What is expected - Restate, word for word, every line of the data.

-- -- --

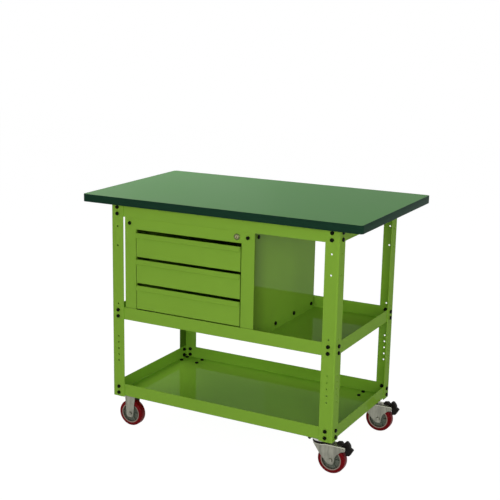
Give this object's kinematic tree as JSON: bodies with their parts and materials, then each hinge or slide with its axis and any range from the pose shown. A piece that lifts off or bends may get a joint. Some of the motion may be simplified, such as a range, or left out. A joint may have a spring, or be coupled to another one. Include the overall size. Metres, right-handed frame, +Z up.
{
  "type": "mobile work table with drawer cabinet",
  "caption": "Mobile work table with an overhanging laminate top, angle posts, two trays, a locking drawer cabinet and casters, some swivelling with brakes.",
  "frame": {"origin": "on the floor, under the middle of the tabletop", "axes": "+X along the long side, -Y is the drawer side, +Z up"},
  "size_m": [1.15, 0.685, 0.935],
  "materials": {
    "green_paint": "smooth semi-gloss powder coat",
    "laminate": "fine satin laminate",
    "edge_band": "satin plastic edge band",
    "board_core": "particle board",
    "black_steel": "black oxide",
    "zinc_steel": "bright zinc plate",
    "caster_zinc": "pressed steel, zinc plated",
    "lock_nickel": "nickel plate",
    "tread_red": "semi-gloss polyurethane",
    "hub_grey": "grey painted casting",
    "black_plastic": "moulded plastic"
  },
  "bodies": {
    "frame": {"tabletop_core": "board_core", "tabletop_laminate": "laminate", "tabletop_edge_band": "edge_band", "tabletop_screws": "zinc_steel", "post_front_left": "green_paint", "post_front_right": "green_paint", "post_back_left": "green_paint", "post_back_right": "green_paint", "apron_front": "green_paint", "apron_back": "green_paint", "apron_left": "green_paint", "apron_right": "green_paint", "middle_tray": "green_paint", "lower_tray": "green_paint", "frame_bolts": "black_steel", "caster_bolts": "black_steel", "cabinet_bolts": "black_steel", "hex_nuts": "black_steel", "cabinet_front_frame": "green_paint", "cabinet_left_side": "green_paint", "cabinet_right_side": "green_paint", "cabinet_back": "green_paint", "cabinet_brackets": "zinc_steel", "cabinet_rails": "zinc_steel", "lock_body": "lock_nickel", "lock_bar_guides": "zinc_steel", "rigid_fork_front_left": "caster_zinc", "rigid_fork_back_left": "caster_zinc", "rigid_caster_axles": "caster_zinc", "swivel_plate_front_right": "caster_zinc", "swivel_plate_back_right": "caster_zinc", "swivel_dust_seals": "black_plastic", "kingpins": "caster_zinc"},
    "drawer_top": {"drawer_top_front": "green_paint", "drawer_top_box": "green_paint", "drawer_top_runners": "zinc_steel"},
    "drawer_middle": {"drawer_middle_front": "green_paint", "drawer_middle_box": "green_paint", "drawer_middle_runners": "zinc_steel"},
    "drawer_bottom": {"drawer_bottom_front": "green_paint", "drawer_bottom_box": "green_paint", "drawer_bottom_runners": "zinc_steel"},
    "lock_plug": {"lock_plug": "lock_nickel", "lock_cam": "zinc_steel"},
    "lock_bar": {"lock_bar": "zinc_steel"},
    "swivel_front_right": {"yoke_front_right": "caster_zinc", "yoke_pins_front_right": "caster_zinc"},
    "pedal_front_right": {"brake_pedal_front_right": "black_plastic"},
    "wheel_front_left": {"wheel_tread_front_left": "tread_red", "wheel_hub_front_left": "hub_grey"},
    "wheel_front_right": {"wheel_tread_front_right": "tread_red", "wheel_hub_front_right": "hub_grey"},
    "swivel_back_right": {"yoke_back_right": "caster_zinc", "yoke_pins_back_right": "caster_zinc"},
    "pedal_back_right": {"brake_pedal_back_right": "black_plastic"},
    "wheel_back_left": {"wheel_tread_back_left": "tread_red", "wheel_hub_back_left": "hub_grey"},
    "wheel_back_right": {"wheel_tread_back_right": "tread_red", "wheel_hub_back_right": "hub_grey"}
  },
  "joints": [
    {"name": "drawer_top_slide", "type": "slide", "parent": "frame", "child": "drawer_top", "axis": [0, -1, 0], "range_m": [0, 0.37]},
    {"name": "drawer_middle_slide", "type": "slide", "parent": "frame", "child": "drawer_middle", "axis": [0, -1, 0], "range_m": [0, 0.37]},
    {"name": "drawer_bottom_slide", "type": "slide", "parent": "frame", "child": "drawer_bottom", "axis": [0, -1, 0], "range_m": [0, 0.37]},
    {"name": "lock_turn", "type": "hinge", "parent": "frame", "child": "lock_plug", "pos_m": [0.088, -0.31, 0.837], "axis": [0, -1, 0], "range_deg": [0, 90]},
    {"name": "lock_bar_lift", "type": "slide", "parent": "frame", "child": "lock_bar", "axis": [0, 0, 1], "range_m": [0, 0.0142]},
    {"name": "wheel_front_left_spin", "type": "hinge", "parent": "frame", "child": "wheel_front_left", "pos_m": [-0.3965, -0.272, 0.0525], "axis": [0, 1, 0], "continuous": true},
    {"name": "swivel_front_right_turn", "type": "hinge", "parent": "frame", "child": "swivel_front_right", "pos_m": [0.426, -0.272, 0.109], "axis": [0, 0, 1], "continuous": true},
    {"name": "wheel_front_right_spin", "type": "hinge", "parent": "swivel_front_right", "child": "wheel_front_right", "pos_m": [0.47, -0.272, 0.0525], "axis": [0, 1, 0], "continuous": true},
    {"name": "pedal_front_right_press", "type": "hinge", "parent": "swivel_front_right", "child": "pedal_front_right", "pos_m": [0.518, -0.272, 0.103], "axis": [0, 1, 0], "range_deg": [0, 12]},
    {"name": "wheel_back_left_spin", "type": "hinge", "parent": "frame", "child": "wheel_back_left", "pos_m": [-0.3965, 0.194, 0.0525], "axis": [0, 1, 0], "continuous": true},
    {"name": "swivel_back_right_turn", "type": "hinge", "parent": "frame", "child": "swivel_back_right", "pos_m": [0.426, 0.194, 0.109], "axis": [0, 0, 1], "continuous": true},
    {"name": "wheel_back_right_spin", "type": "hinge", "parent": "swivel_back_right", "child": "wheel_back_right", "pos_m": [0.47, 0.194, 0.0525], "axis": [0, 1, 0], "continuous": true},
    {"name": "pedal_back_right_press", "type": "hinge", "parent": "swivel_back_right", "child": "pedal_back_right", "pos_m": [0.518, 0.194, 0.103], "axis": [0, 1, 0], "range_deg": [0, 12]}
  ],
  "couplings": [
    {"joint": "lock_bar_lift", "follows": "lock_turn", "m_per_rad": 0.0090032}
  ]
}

-- -- --

Output for this task -
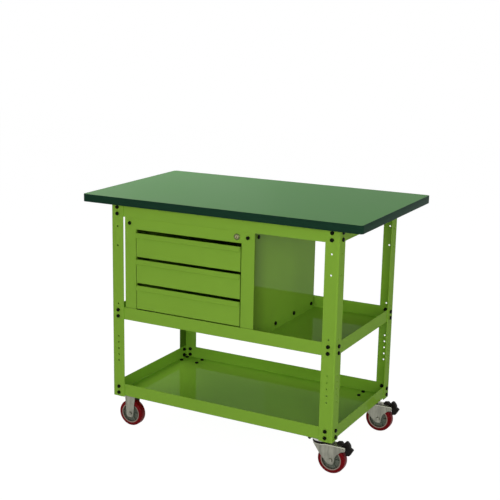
Give this object's kinematic tree as JSON: bodies with their parts and materials, then each hinge or slide with its axis and any range from the pose shown. A piece that lifts off or bends may get a joint. Some of the motion may be simplified, such as a range, or left out. A joint may have a spring, or be coupled to another one. Include the overall size. Metres, right-handed frame, +Z up.
{
  "type": "mobile work table with drawer cabinet",
  "caption": "Mobile work table with an overhanging laminate top, angle posts, two trays, a locking drawer cabinet and casters, some swivelling with brakes.",
  "frame": {"origin": "on the floor, under the middle of the tabletop", "axes": "+X along the long side, -Y is the drawer side, +Z up"},
  "size_m": [1.15, 0.685, 0.935],
  "materials": {
    "green_paint": "smooth semi-gloss powder coat",
    "laminate": "fine satin laminate",
    "edge_band": "satin plastic edge band",
    "board_core": "particle board",
    "black_steel": "black oxide",
    "zinc_steel": "bright zinc plate",
    "caster_zinc": "pressed steel, zinc plated",
    "lock_nickel": "nickel plate",
    "tread_red": "semi-gloss polyurethane",
    "hub_grey": "grey painted casting",
    "black_plastic": "moulded plastic"
  },
  "bodies": {
    "frame": {"tabletop_core": "board_core", "tabletop_laminate": "laminate", "tabletop_edge_band": "edge_band", "tabletop_screws": "zinc_steel", "post_front_left": "green_paint", "post_front_right": "green_paint", "post_back_left": "green_paint", "post_back_right": "green_paint", "apron_front": "green_paint", "apron_back": "green_paint", "apron_left": "green_paint", "apron_right": "green_paint", "middle_tray": "green_paint", "lower_tray": "green_paint", "frame_bolts": "black_steel", "caster_bolts": "black_steel", "cabinet_bolts": "black_steel", "hex_nuts": "black_steel", "cabinet_front_frame": "green_paint", "cabinet_left_side": "green_paint", "cabinet_right_side": "green_paint", "cabinet_back": "green_paint", "cabinet_brackets": "zinc_steel", "cabinet_rails": "zinc_steel", "lock_body": "lock_nickel", "lock_bar_guides": "zinc_steel", "rigid_fork_front_left": "caster_zinc", "rigid_fork_back_left": "caster_zinc", "rigid_caster_axles": "caster_zinc", "swivel_plate_front_right": "caster_zinc", "swivel_plate_back_right": "caster_zinc", "swivel_dust_seals": "black_plastic", "kingpins": "caster_zinc"},
    "drawer_top": {"drawer_top_front": "green_paint", "drawer_top_box": "green_paint", "drawer_top_runners": "zinc_steel"},
    "drawer_middle": {"drawer_middle_front": "green_paint", "drawer_middle_box": "green_paint", "drawer_middle_runners": "zinc_steel"},
    "drawer_bottom": {"drawer_bottom_front": "green_paint", "drawer_bottom_box": "green_paint", "drawer_bottom_runners": "zinc_steel"},
    "lock_plug": {"lock_plug": "lock_nickel", "lock_cam": "zinc_steel"},
    "lock_bar": {"lock_bar": "zinc_steel"},
    "swivel_front_right": {"yoke_front_right": "caster_zinc", "yoke_pins_front_right": "caster_zinc"},
    "pedal_front_right": {"brake_pedal_front_right": "black_plastic"},
    "wheel_front_left": {"wheel_tread_front_left": "tread_red", "wheel_hub_front_left": "hub_grey"},
    "wheel_front_right": {"wheel_tread_front_right": "tread_red", "wheel_hub_front_right": "hub_grey"},
    "swivel_back_right": {"yoke_back_right": "caster_zinc", "yoke_pins_back_right": "caster_zinc"},
    "pedal_back_right": {"brake_pedal_back_right": "black_plastic"},
    "wheel_back_left": {"wheel_tread_back_left": "tread_red", "wheel_hub_back_left": "hub_grey"},
    "wheel_back_right": {"wheel_tread_back_right": "tread_red", "wheel_hub_back_right": "hub_grey"}
  },
  "joints": [
    {"name": "drawer_top_slide", "type": "slide", "parent": "frame", "child": "drawer_top", "axis": [0, -1, 0], "range_m": [0, 0.37]},
    {"name": "drawer_middle_slide", "type": "slide", "parent": "frame", "child": "drawer_middle", "axis": [0, -1, 0], "range_m": [0, 0.37]},
    {"name": "drawer_bottom_slide", "type": "slide", "parent": "frame", "child": "drawer_bottom", "axis": [0, -1, 0], "range_m": [0, 0.37]},
    {"name": "lock_turn", "type": "hinge", "parent": "frame", "child": "lock_plug", "pos_m": [0.088, -0.31, 0.837], "axis": [0, -1, 0], "range_deg": [0, 90]},
    {"name": "lock_bar_lift", "type": "slide", "parent": "frame", "child": "lock_bar", "axis": [0, 0, 1], "range_m": [0, 0.0142]},
    {"name": "wheel_front_left_spin", "type": "hinge", "parent": "frame", "child": "wheel_front_left", "pos_m": [-0.3965, -0.272, 0.0525], "axis": [0, 1, 0], "continuous": true},
    {"name": "swivel_front_right_turn", "type": "hinge", "parent": "frame", "child": "swivel_front_right", "pos_m": [0.426, -0.272, 0.109], "axis": [0, 0, 1], "continuous": true},
    {"name": "wheel_front_right_spin", "type": "hinge", "parent": "swivel_front_right", "child": "wheel_front_right", "pos_m": [0.47, -0.272, 0.0525], "axis": [0, 1, 0], "continuous": true},
    {"name": "pedal_front_right_press", "type": "hinge", "parent": "swivel_front_right", "child": "pedal_front_right", "pos_m": [0.518, -0.272, 0.103], "axis": [0, 1, 0], "range_deg": [0, 12]},
    {"name": "wheel_back_left_spin", "type": "hinge", "parent": "frame", "child": "wheel_back_left", "pos_m": [-0.3965, 0.194, 0.0525], "axis": [0, 1, 0], "continuous": true},
    {"name": "swivel_back_right_turn", "type": "hinge", "parent": "frame", "child": "swivel_back_right", "pos_m": [0.426, 0.194, 0.109], "axis": [0, 0, 1], "continuous": true},
    {"name": "wheel_back_right_spin", "type": "hinge", "parent": "swivel_back_right", "child": "wheel_back_right", "pos_m": [0.47, 0.194, 0.0525], "axis": [0, 1, 0], "continuous": true},
    {"name": "pedal_back_right_press", "type": "hinge", "parent": "swivel_back_right", "child": "pedal_back_right", "pos_m": [0.518, 0.194, 0.103], "axis": [0, 1, 0], "range_deg": [0, 12]}
  ],
  "couplings": [
    {"joint": "lock_bar_lift", "follows": "lock_turn", "m_per_rad": 0.0090032}
  ]
}